EXERCISE AIM:
Give back the exact lines spanning from the line with "return pillow" to the line with "obj.parent = empty", with both of those lines included and no others.

SUPPLIED DATA:

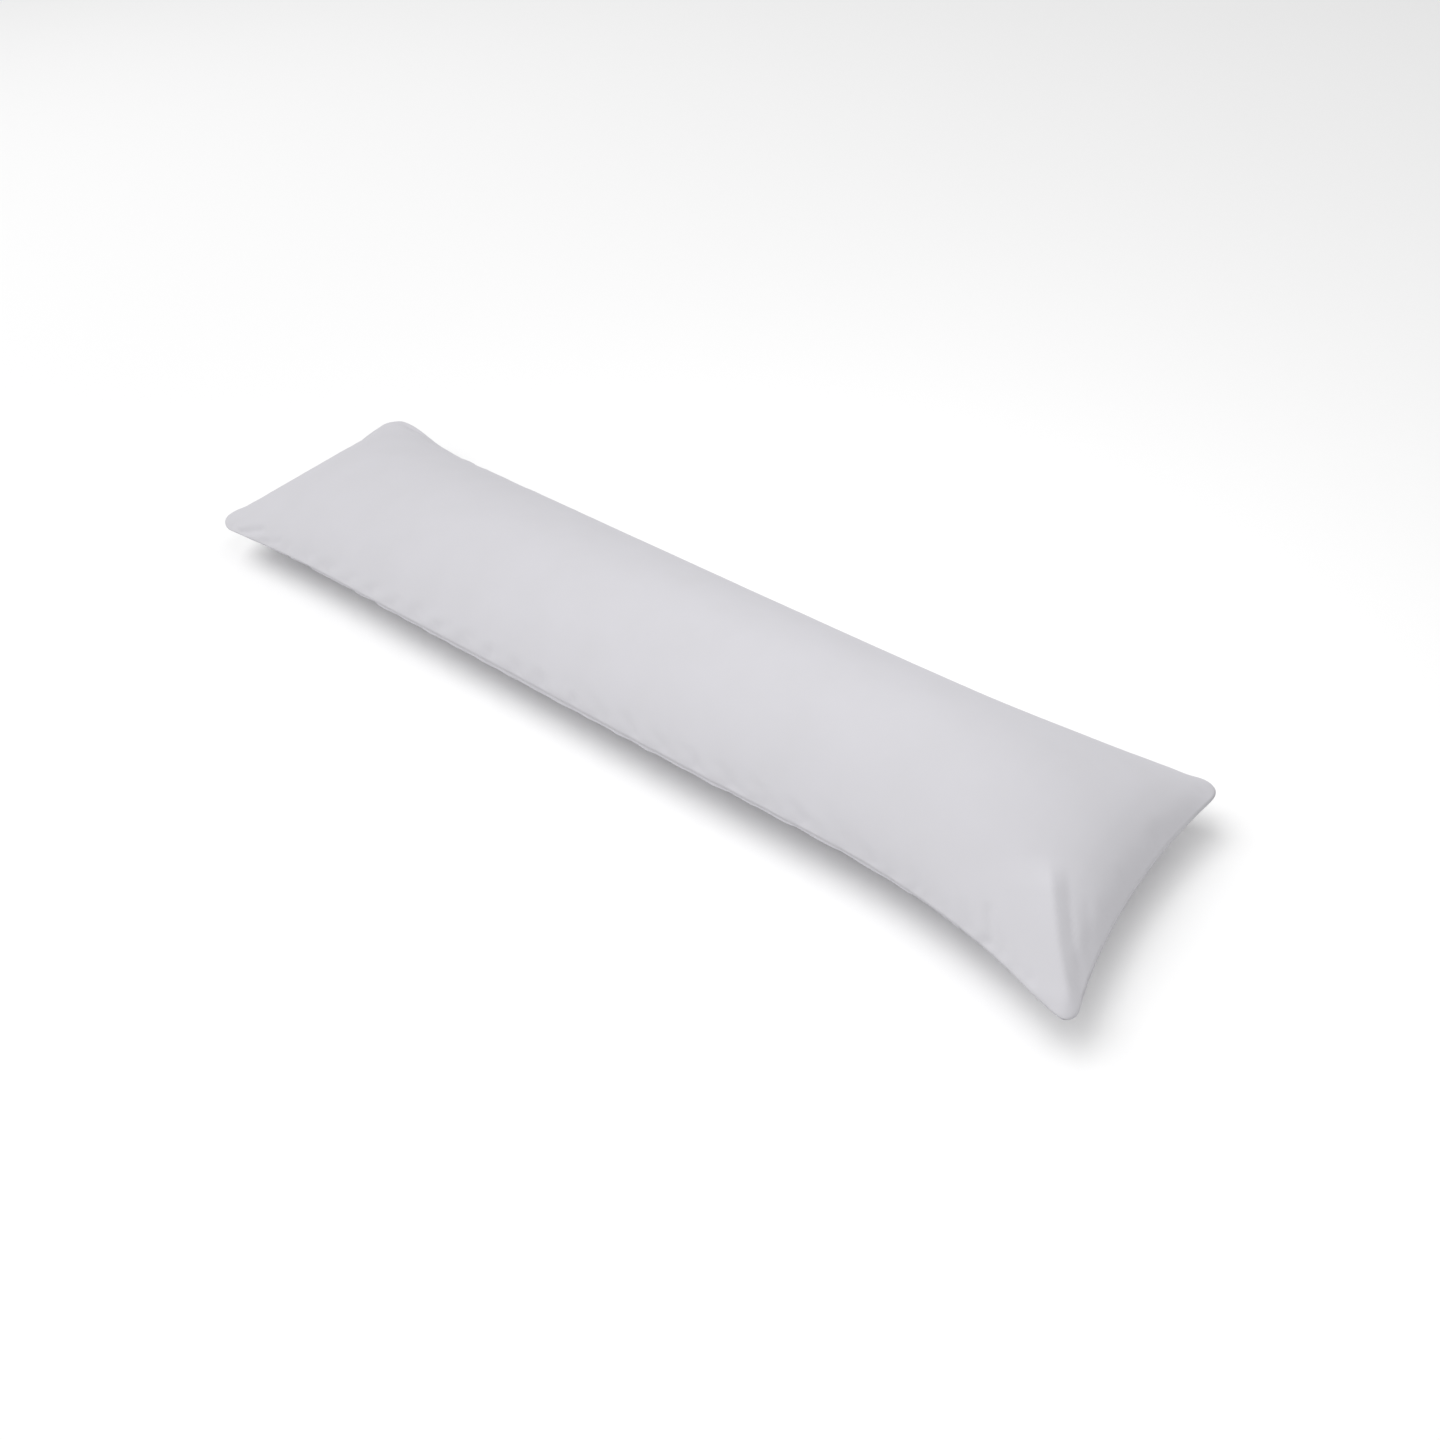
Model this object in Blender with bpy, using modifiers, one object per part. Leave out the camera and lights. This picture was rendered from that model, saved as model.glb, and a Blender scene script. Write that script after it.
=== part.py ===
"""A long filled body pillow, lying on its back.

Two equal cloth panels are sewn together right round their edge and stuffed, so the pillow is
one filled body with a knife-edge seam halfway up. It lies along X, its underside on z = 0.
"""

import math

import bmesh
import bpy

# The cover as it is cut, flat and empty.
CUT_LENGTH = 1.40
CUT_WIDTH = 0.35

# The filling. The crown is the rise of the upper panel above the seam, at the middle.
CROWN_RISE = 0.083
CROWN_TAPER = 0.20  # the +X half is fuller by this share, the -X half is slacker
UNDER_DEPTH = 0.083  # how deep the lower panel would hang below the seam with nothing under it
SEAM_HEIGHT = 0.065  # less than the depth, so the belly is pressed flat on the surface
END_SLOPE_LENGTH = 0.29  # the crown falls to the end seam over this length
END_BLUNTNESS = 0.444  # below 1 makes a blunt end, 0 would be a square one
CROSS_BLUNTNESS = 0.87  # the same across the pillow

# How the seam line lies, seen from above and from the side.
END_DRAW_IN = {"+X": 0.022, "-X": 0.042}  # the middle of each end is pulled in between its corners
SIDE_BOW = -0.0075  # the whole body bends a little towards -Y
CORNER_DROOP = 0.009  # the four corners hang lower than the seam between them
DROOP_POWER = 4
CORNER_RADIUS = 0.018

# The coarse cage under the smooth skin.
CELLS_ALONG = 26
CELLS_ACROSS = 16
SKIN_LEVELS = 1
EVEN_SHARE = 0.4  # of the spacing of its rows; the rest closes up towards the seams
SEAM_CREASE = 1.0
WELD_DISTANCE = 1e-5

COVER_COLOUR = (0.67, 0.66, 0.68, 1.0)
COVER_ROUGHNESS = 0.85


def clear_scene():
    for old in list(bpy.data.objects):
        bpy.data.objects.remove(old)


def station(t):
    """Moves an even cage row, -1 to 1, towards the nearer seam."""
    return EVEN_SHARE * t + (1 - EVEN_SHARE) * math.sin(t * math.pi / 2)


def end_fall(u):
    """1 along the body, falling to 0 at each end seam."""
    from_end = (1 - abs(u)) * CUT_LENGTH / 2 / END_SLOPE_LENGTH
    return (1 - (1 - min(from_end, 1)) ** 2) ** END_BLUNTNESS


def crown_rise(u):
    return CROWN_RISE * (1 + CROWN_TAPER * u) * end_fall(u)


def half_width(u):
    """Half the width left between the side seams.

    An arch of rise r over a half chord b takes about b + 2 r^2 / (3 b) of cloth, and that
    is half the cut width, so a fuller section is a narrower one and the corners flare out.
    """
    cloth = CUT_WIDTH / 2
    return (cloth + math.sqrt(cloth**2 - 8 / 3 * crown_rise(u) ** 2)) / 2


def half_length(u, v):
    draw_in = END_DRAW_IN["+X"] if u > 0 else END_DRAW_IN["-X"]
    return CUT_LENGTH / 2 - draw_in * (1 - v**2)


def round_corner(x, y, end_x, side_y):
    """Moves a point that lies in a corner of the outline inside the arc that rounds it."""
    past_x = abs(x) - (end_x - CORNER_RADIUS)
    past_y = abs(y) - (side_y - CORNER_RADIUS)
    if min(past_x, past_y) <= 0:
        return x, y
    cut = 1 - max(past_x, past_y) / math.hypot(past_x, past_y)
    return x - math.copysign(cut * past_x, x), y - math.copysign(cut * past_y, y)


def seam_height(u):
    return SEAM_HEIGHT - CORNER_DROOP * abs(u) ** DROOP_POWER


def skin_point(u, v, side):
    """A point of the upper (side 1) or lower (side -1) panel; u and v run from -1 to 1."""
    x, y = u * half_length(u, v), v * half_width(u)
    x, y = round_corner(x, y, half_length(u, v), half_width(u))
    y += SIDE_BOW * (1 - u**2)
    arch = (1 - v**2) ** CROSS_BLUNTNESS
    if side > 0:
        z = seam_height(u) + crown_rise(u) * arch
    else:
        z = max(seam_height(u) - UNDER_DEPTH * end_fall(u) * arch, 0.0)
    return x, y, z


def add_panel(cage, side):
    """One panel of the cover: a grid over -1..1, shaped, with its faces pointing outwards."""
    grid = bmesh.ops.create_grid(cage, x_segments=CELLS_ALONG, y_segments=CELLS_ACROSS, size=1.0)
    for vertex in grid["verts"]:
        vertex.co = skin_point(station(vertex.co.x), station(vertex.co.y), side)
    if side < 0:
        faces = {face for vertex in grid["verts"] for face in vertex.link_faces}
        bmesh.ops.reverse_faces(cage, faces=list(faces))


def sew_edges(cage):
    """Joins the panels right round and keeps that line sharp under the smooth skin."""
    crease = cage.edges.layers.float.new("crease_edge")
    border = [edge for edge in cage.edges if edge.is_boundary]
    for edge in border:
        edge[crease] = SEAM_CREASE
    ends = {vertex for edge in border for vertex in edge.verts}
    bmesh.ops.remove_doubles(cage, verts=list(ends), dist=WELD_DISTANCE)


def cover_material():
    material = bpy.data.materials.new("brushed microfibre")
    material.use_nodes = True
    shader = material.node_tree.nodes["Principled BSDF"]
    shader.inputs["Base Color"].default_value = COVER_COLOUR
    shader.inputs["Roughness"].default_value = COVER_ROUGHNESS
    shader.inputs["Metallic"].default_value = 0.0
    return material


def make_body_pillow():
    cage = bmesh.new()
    for side in (1, -1):
        add_panel(cage, side)
    sew_edges(cage)
    mesh = bpy.data.meshes.new("body_pillow")
    cage.to_mesh(mesh)
    cage.free()
    mesh.shade_smooth()
    mesh.materials.append(cover_material())
    pillow = bpy.data.objects.new("body_pillow", mesh)
    skin = pillow.modifiers.new("smooth skin", "SUBSURF")
    skin.levels = SKIN_LEVELS
    skin.render_levels = SKIN_LEVELS
    return pillow


def main():
    clear_scene()
    collection = bpy.data.collections.new("body pillow")
    bpy.context.scene.collection.children.link(collection)
    collection.objects.link(make_body_pillow())


main()
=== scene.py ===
import math
import bmesh
import bpy
import numpy as np
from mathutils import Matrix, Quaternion, Vector
from mathutils.bvhtree import BVHTree


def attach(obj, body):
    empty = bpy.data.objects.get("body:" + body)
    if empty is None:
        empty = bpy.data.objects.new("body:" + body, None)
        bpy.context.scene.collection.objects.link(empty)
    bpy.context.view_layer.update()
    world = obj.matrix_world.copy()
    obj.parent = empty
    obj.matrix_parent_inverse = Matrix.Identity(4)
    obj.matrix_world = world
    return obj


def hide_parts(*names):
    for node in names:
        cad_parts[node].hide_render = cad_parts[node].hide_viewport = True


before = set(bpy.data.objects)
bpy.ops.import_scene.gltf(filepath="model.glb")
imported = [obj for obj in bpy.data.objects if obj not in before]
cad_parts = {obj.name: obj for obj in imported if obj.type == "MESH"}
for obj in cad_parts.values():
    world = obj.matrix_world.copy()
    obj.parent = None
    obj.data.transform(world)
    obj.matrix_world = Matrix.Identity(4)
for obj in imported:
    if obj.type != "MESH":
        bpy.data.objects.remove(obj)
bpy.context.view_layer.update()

# ------------------------------------------------------------------ sizes, in metres
MM = 0.001
CUT_LENGTH = 1.40          # one panel of the cover, flat, seam to seam
CUT_WIDTH = 0.35
CELL = 7.0 * MM            # panel grid before the last subdivision
CELLS_ALONG = round(CUT_LENGTH / CELL)
CELLS_ACROSS = round(CUT_WIDTH / CELL)
WELD = 0.01 * MM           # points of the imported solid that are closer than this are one
SEAM_FOLD = 0.6            # faces meet at the seam where the cosine of their turn is under this
CAST_FROM = 1.0            # the panels are laid on the solid's skin from this far above and below
TINY = 1e-12               # keeps a division by a length of nothing from failing

# The filling and how the cloth settles round it. Slack is spare cloth, as a share of its length.
FILL_SWELL = 1.03          # the filling's volume, as a share of what the solid's skin holds
SETTLE_FRAMES = 25
MOST_MOVE = 22.0 * MM      # the furthest that the cloth settles away from the solid's skin
BODY_SLACK = -0.003        # drawn slightly tight over the crown
SEAM_SLACK = 0.036         # eased into the seam, where the thread gathers it
SEAM_SLACK_REACH = 16 * MM
FAR_SIDE_SHARE = 0.6       # the far side and ends are sewn flatter than the near side
MOST_SLACK = 0.15          # the widest slack that the cloth's weights can hold
EASE_SPREAD = 0.8          # the seam's slack varies along it by up to this share of itself,
LONG_WAVE = (37.0, 1.3)    # as two waves multiplied: radians a metre, and radians at the middle
SHORT_WAVE = (91.0, 0.4)

# The turned seam: two lips that roll into a fine groove where the panels meet.
LIP = 0.9 * MM
GROOVE_DEPTH = 1.1 * MM
STITCH_PITCH = 3.0 * MM
STITCH_LENGTH = 2.3 * MM
THREAD_RADIUS = 0.28 * MM
BEAD_SIDES = 6             # faces round each stitch and along it
BEAD_RINGS = 4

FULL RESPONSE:
    return pillow


def main():
    clear_scene()
    collection = bpy.data.collections.new("body pillow")
    bpy.context.scene.collection.children.link(collection)
    collection.objects.link(make_body_pillow())


main()
=== scene.py ===
import math
import bmesh
import bpy
import numpy as np
from mathutils import Matrix, Quaternion, Vector
from mathutils.bvhtree import BVHTree


def attach(obj, body):
    empty = bpy.data.objects.get("body:" + body)
    if empty is None:
        empty = bpy.data.objects.new("body:" + body, None)
        bpy.context.scene.collection.objects.link(empty)
    bpy.context.view_layer.update()
    world = obj.matrix_world.copy()
    obj.parent = empty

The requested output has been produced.